Step 2: Choose your costume at the 5 & 10 one town over. It will be acrylic, make no mistake.

Three years old, across the street at the Boyds’ house.

Or, if you are seven and your two front baby teeth have recently come out and you look three-quarters of the way to a jack o’lantern as it is, your mom might be inspired to put you in the pumpkin costume she sewed for your little sister a few years back, stuff it with bunched-up newspaper, and draw triangles around your eyes and nose and an exaggerated smile around your mouth with black eyeliner. Hypothetically speaking.

Step 3: After school, your mom sends you and your brother and sister outside to play because you’re too hopped up to be inside. You meet your friends to go trick-or-treating after dinner. Unless you’re five, you don’t go out before dark. We lived in a safe town and helicopter parents then were few. My mom had just one rule: Don’t cross Westra. (That was the one moderately busy street in our town.) The rest of the town was fair game. Once you were old enough to go trick-or-treating alone with your friends, you did—and your parents did not fret, fuss, insist on coming along in their own costumes, tell you not to eat the candy you got, make you wait to eat any until you got home so they could check it for tampering, or text you incessantly—because, saints be praised, it hadn’t been invented yet.

Pendant of candy corn encased in Lucite, circa 1973. Yes, I do still wear it.

Step 4: You stop at every house with a porch light on. You make a point to stop at the Maguras’, because Mrs. Magura makes homemade popcorn balls, and Mrs. Panes’s house, because her family owns Criterion Candies on the Asbury boardwalk, and she always gives out gorgeous candy apples. And you stop at your cousins’ because your aunt gives out the yummiest candy and the most generous handfuls. When you pass other friends on the sidewalk, you stop and brag about how much more candy you have than they have, and then you tell each other which houses have the good stuff and which have the raisins. When you’re in the mood for candy, you eat it. When you’re full, you still eat it. Because you and your friends don’t eat like this on a regular basis. It’s one night a year. It’s okay.
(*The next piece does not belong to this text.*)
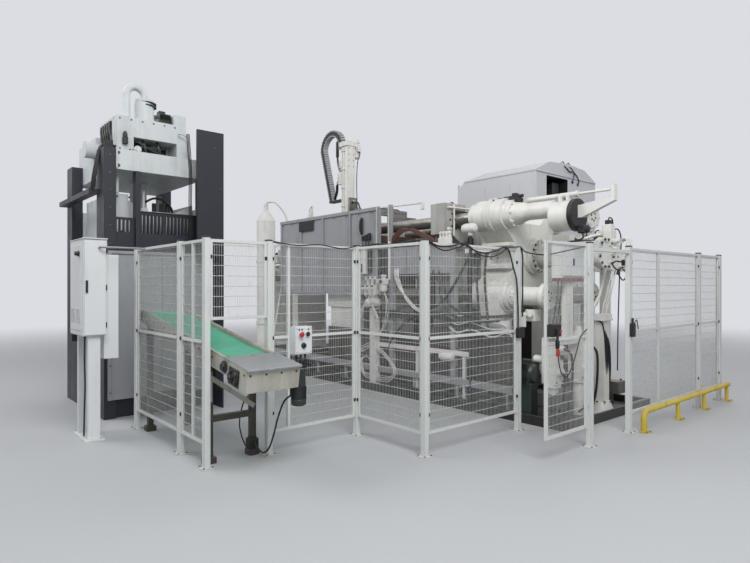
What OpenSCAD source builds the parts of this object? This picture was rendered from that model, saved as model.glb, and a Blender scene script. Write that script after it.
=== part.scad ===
// Cold chamber die casting cell: horizontal machine, trim press, sloping outfeed
// conveyor and the mesh guard fence that stands round them.
// X runs along the machine to its closing end, Y across it away from the operator, Z up.
// The origin is on the floor, under the front face of the fixed platen.

/* [Tie bars] */
// Diameter of a tie bar
tie_d = 180; // [160:5:200]
// Distance between tie bar centres, across and up
tie_gap = 1150; // [1120:5:1180]
// Height of the machine's centreline
mid_z = 2175; // [2150:5:2220]

/* [Platens] */
// Thickness of the fixed platen
fixed_platen_t = 750; // [700:10:800]
// Half the width and half the height of both die platens
platen_half = 825; // [820:5:850]
// Thickness of the moving platen
moving_platen_t = 300; // [260:10:340]
// Thickness of the rear platen
rear_platen_t = 750; // [700:10:800]
// Clear length between the fixed and the moving platen when open
opening_x = 1950; // [1900:10:2000]
// Clear length between the moving and the rear platen when open
rear_gap_x = 300; // [260:10:340]
// Radius of a tie bar boss on the rear platen
boss_r = 230; // [210:5:240]

/* [Dies] */
// Thickness of the fixed die half
fixed_die_t = 350; // [300:10:360]
// Thickness of the moving die half
moving_die_t = 400; // [340:10:410]
// Half the width of a die half, across the machine
die_half_y = 440; // [400:10:450]
// Half the height of a die half
die_half_z = 480; // [450:10:500]

/* [Closing end] */
// Diameter of a tie bar barrel
barrel_d = 250; // [240:5:270]
// Length of a tie bar barrel
barrel_l = 500; // [450:10:520]
// Diameter of the end disc on a barrel
disc_d = 360; // [330:5:380]
// Diameter of the barrel of the tie bar that is drawn
drawn_barrel_d = 230; // [220:2:236]
// Outer diameter of the closing cylinder
closing_d = 340; // [300:5:360]
// Length of the closing cylinder behind the rear platen
closing_l = 1050; // [950:10:1100]
// Diameter of the closing rod
closing_rod_d = 200; // [160:5:220]

/* [Bed] */
// Half the width of the bed over its side beams
bed_half_y = 875; // [860:5:900]
// Width of a side beam
beam_w = 220; // [200:10:240]
// Height of the bed's pads above the tray floor
pad_h = 180; // [160:10:200]
// Height of a side beam
beam_h = 170; // [150:10:190]
// Length of the bed on the shot side of the origin
bed_back = 3900; // [3800:50:4000]
// Length of the bed on the closing side of the origin
bed_front = 4100; // [4000:50:4200]
// Thickness of the drip tray's floor
tray_t = 20; // [10:2:24]
// Height of the drip tray's rim
tray_h = 120; // [100:10:140]

/* [Shot end] */
// Diameter of the shot sleeve
sleeve_d = 240; // [200:10:260]
// Diameter of the shot cylinder
shot_d = 460; // [420:10:500]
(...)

Card from Auntie Phyllis, circa 1977. Each of us kids got our own Halloween card.

Step 5: Once your candy bag starts getting too heavy and a thick layer of leaves has attached itself to the hem of your acrylic dress, you say goodbye to your friends. You don’t walk home, but to your other aunts’ house, where your parents and your aunts and uncles are gathered around the dining room table. After a certain point that night, they stop handing out candy to neighborhood kids, turn off their porch lights and head over to relax together with coffee and apple cider and cinnamon-sugar apple cider doughnuts. It is always the same cider and doughnuts from the same place, Delicious Orchards, because nothing—to this very day—beats them for quality. We grew up on this cider, which is unpasteurized, murky and intensely flavored (and may be why none of us has allergies) and the doughnuts are crackly and delicately crumbed.

Cider doughnuts from Delicious Orchards, on one of my beloved aunt’s dessert dishes. Worth clicking to see it bigger. Seriously.
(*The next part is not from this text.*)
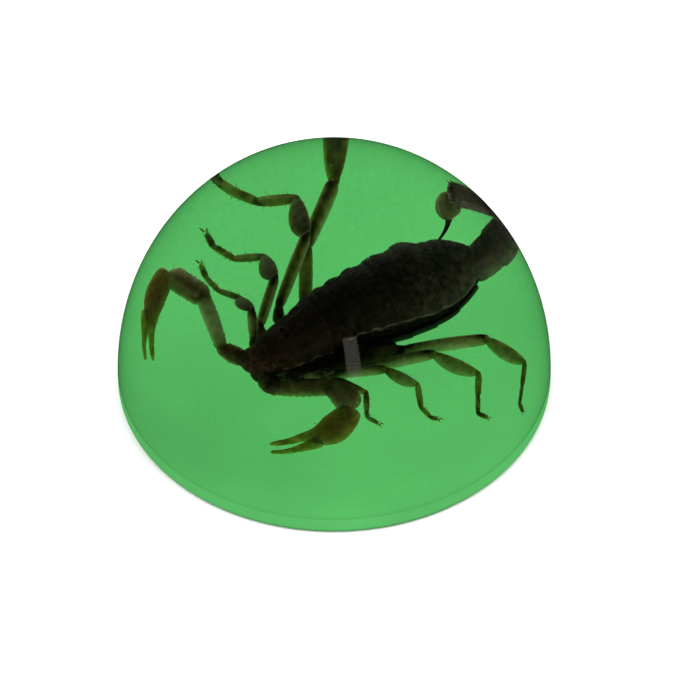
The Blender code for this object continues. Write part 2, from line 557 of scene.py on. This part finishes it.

Step 6: Go home and dump all of your candy on the living room rug, making stacks for each variety and counting how many you have of each. This was a time when there were not many ‘fun sizes’ except maybe for Milk Duds, which came in tiny boxes and you got three to a box, and Hershey Miniatures. Most other candy came in full size—big Krackels, big Charleston Chews, big Chunky bars.
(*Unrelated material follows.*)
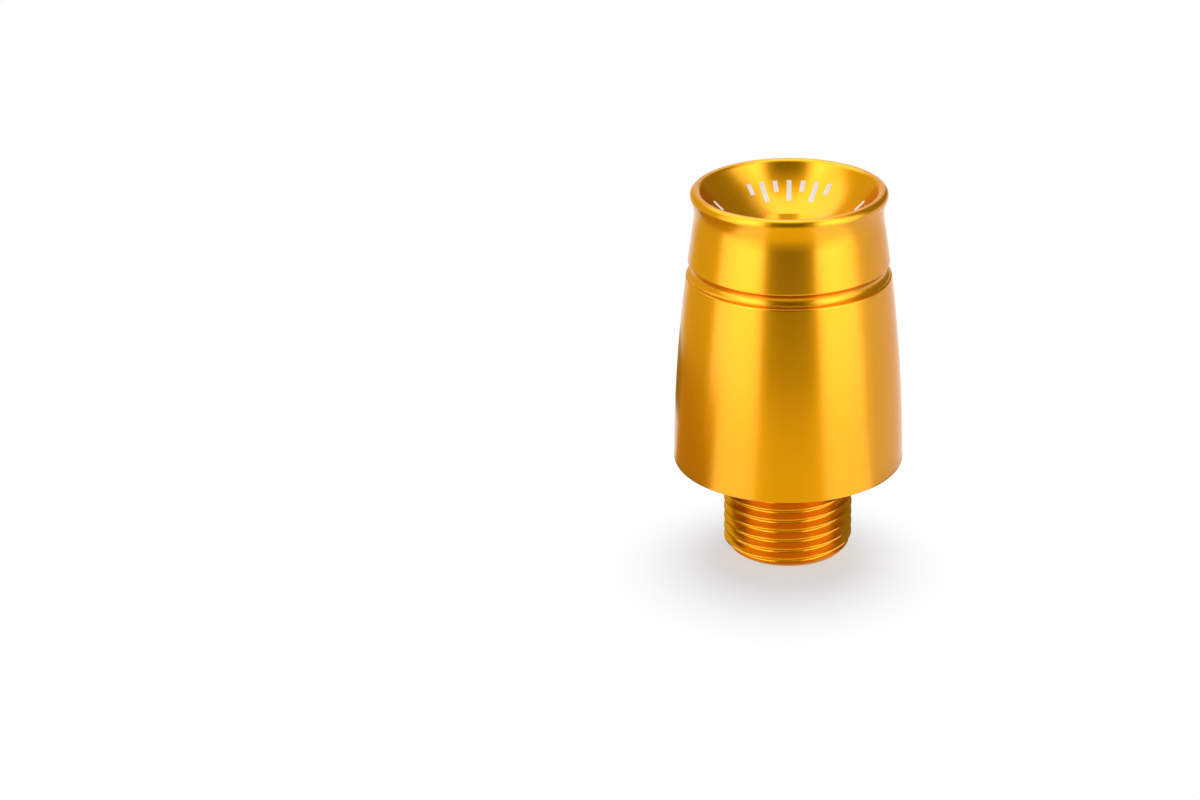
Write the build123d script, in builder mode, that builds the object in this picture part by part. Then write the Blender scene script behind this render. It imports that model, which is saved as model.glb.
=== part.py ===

Give your sister all of the Snickers and Baby Ruths because you hate peanuts and she likes them, and she will give you all of her Reese’s peanut butter cups (because you do like peanut butter and she hates that). Your dad roots around for the Mounds bars and Hershey Special Darks, which is fine because you also hate coconut and dark chocolate. (What was I thinking?) Milky Ways, Skor Bars, Rolos, Whatchamacallits and $100,000 bars (their real name) get place of privilege. Mary Janes—these you and your sister and brother throw at each other just because they’re weird, always smushed, and aren’t chocolate. If it’s not going to be chocolate, at least have the decency to be Chuckles, those luscious half-dollar sized gumdrops, or Twizzlers.

Small ceramic witch I received when I was very young. My sister has a blonde one, with a pumpkin instead of a cat.

Step 7: Eat some more. Your mom does not rush you off to bed because you go to Catholic school and tomorrow, November 1, is All Saints’ Day. All Saints’ is the result of Christianity trying to co-op the pagan holiday and is kind of a weasel move, but I’m not about to quibble with a day off, especially the day after Halloween. You put all of your candy back into your candy bag. And finally you head to bed.

I bought some Mary Janes this year just to taste them, since I never had before. They’re peanut butter-molasses chews, and I was underwhelmed. I don’t know why I was expecting a miracle. Did that stop me from sticking the rest into two envelopes and mailing them to my brother and sister? It did not.